2. Littérature, musique et droit : une mise en musique d’un récit racontant la loi
30Si la jonction des talents est incongrue, l’œuvre n’en est pas moins intéressante tant sur le plan littéraire (A), musical (B), que par la réflexion en matière de droit et de justice qui peut en être faite (C).
A. Électre, l’œuvre tragique de Hofmannsthal
31L’œuvre tragique de Hofmannsthal, écrite en quelques semaines, durant l’été de 1903, s’inspire assez librement du théâtre de Sophocle59. La trame change peu, tout se joue autour des personnages féminins dans une tension étouffante, jusqu’à ce qu’Oreste arrive60 et frappe sa mère et son amant à mort, mais au lieu de venir acclamer la libération d’Argos et le nouveau règne d’Oreste, Électre s’enferme dans sa tourmente et mène une folle danse macabre, titubant vers sa propre mort à la fin de la pièce.

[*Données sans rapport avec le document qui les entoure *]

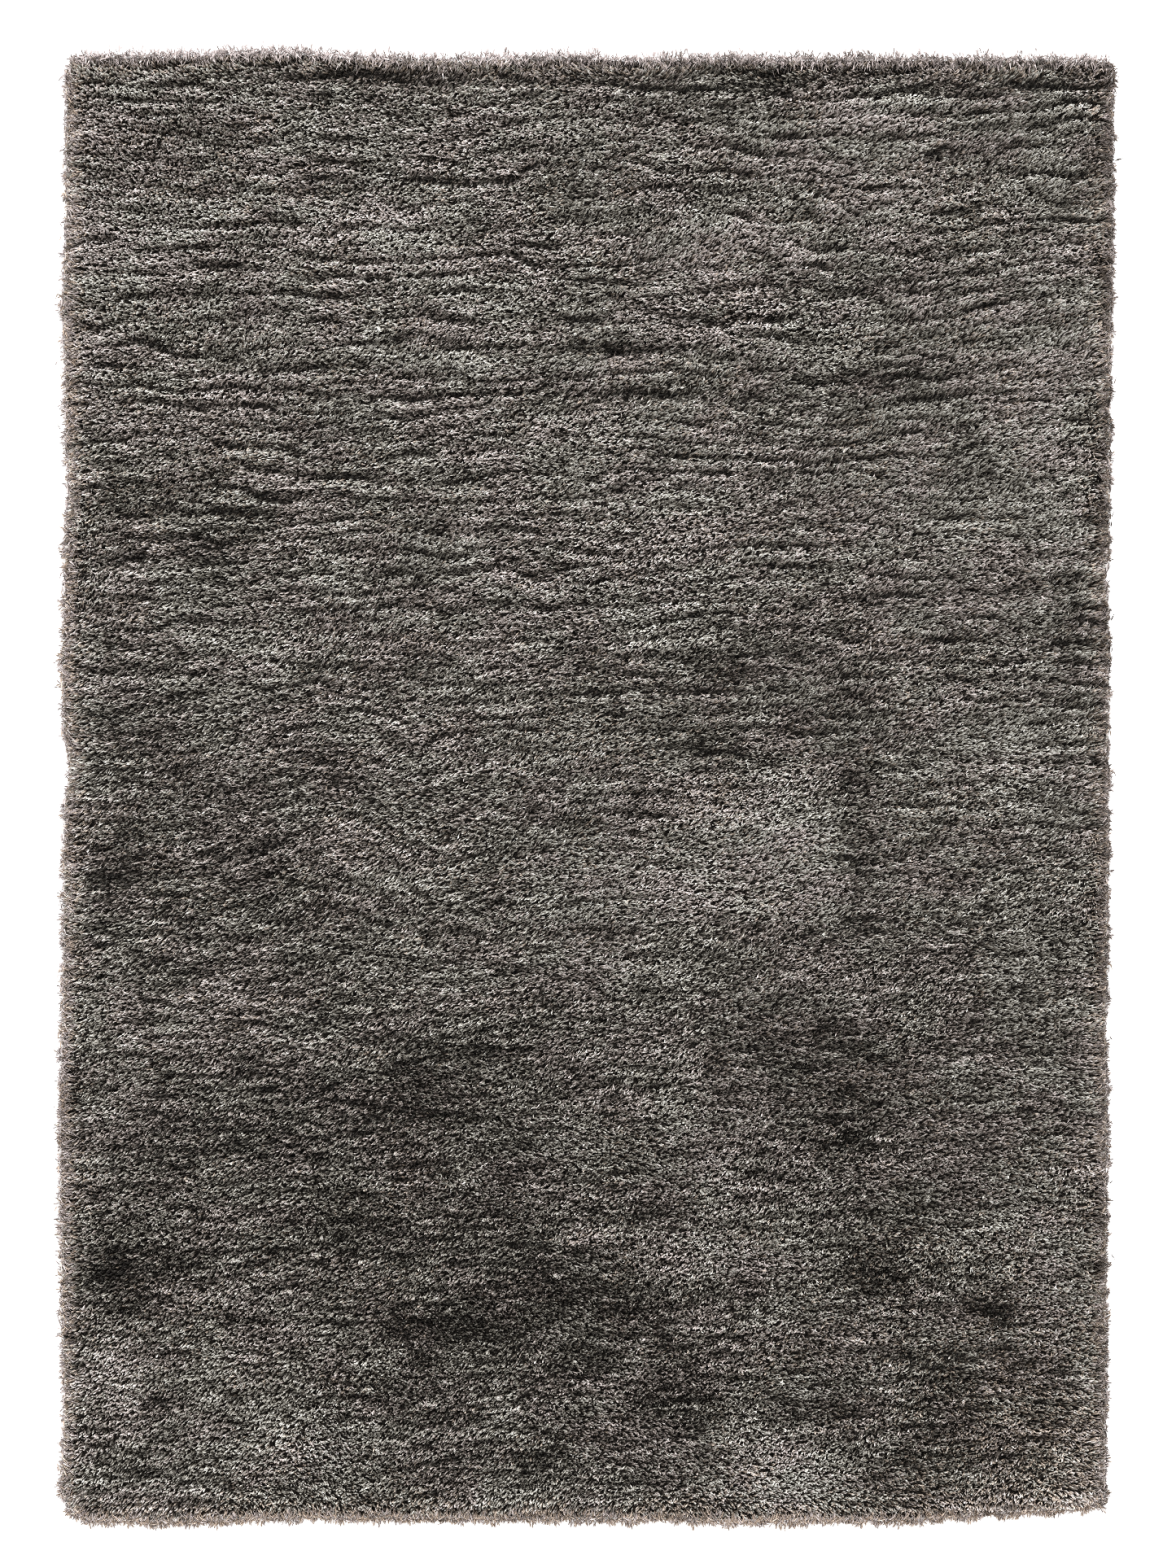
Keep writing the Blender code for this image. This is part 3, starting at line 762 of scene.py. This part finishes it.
def ground_cloth(material):
    """The woven ground, under the pile."""
    bm = bmesh.new()
    bmesh.ops.create_grid(bm, x_segments=GROUND_COLUMNS, y_segments=GROUND_ROWS, size=0.5)
    bmesh.ops.scale(bm, vec=(GROUND_WIDTH, GROUND_LENGTH, 1.0), verts=bm.verts)
    sheet = bmesh.ops.extrude_face_region(bm, geom=bm.faces[:])["geom"]
    lifted = [item for item in sheet if isinstance(item, bmesh.types.BMVert)]
    bmesh.ops.translate(bm, vec=(0.0, 0.0, GROUND_THICKNESS), verts=lifted)
    bmesh.ops.recalc_face_normals(bm, faces=bm.faces)
    return add_piece("ground_cloth", mesh_of("ground_cloth", bm), material)


def pile_foot(material):
    """The matted foot of the pile, a closed slab in painted deep shade, which shuts the gaps
    between the tufts.
    """
    bm = bmesh.new()
    bmesh.ops.create_grid(bm, x_segments=FOOT_COLUMNS, y_segments=FOOT_ROWS, size=1.0)
    bmesh.ops.scale(bm, vec=(FOOT_HALF_WIDTH, FOOT_HALF_LENGTH, 1.0), verts=bm.verts)
    places = np.array([vert.co for vert in bm.verts])
    x, y = into_outline(places[:, 0], places[:, 1])
    for vert, place in zip(bm.verts, np.stack([x, y, foot_height(x, y)], 1)):
        vert.co = place
    rim = [edge for edge in bm.edges if edge.is_boundary]
    grown = bmesh.ops.extrude_edge_only(bm, edges=rim)["geom"]
    for vert in (item for item in grown if isinstance(item, bmesh.types.BMVert)):
        vert.co.z = FOOT_BOTTOM
    bmesh.ops.edgeloop_fill(bm, edges=[edge for edge in bm.edges if edge.is_boundary])
    bmesh.ops.recalc_face_normals(bm, faces=bm.faces)
    mesh = mesh_of("pile_foot", bm)
    mesh.shade_smooth()
    return add_piece("pile_foot", mesh, material)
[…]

32Il est amusant de noter que la pièce est jouée par la même actrice que celle qui interpréta Salomé d’Oscar Wilde, Gertrud Eysoldt, augurant presque la collaboration entre Hofmannsthal et Strauss, ce dernier ayant mis en musique Salomé en 1905, soit un an avant Électre61.
33Hofmannsthal est un homme de son temps et, au tournant du XXe siècle, les temps changent précisément. Le contexte sociopolitique de la fin des empires, notamment de l’Empire austrohongrois, serait-il propice à la reprise d’un thème aussi remué et remuant que l’Électre de Sophocle ? Quoi qu’il en soit, l’adaptation du poète allemand est magistrale, et peut être, comme le suggère P.-A. Huré, interprétée à quatre niveaux62.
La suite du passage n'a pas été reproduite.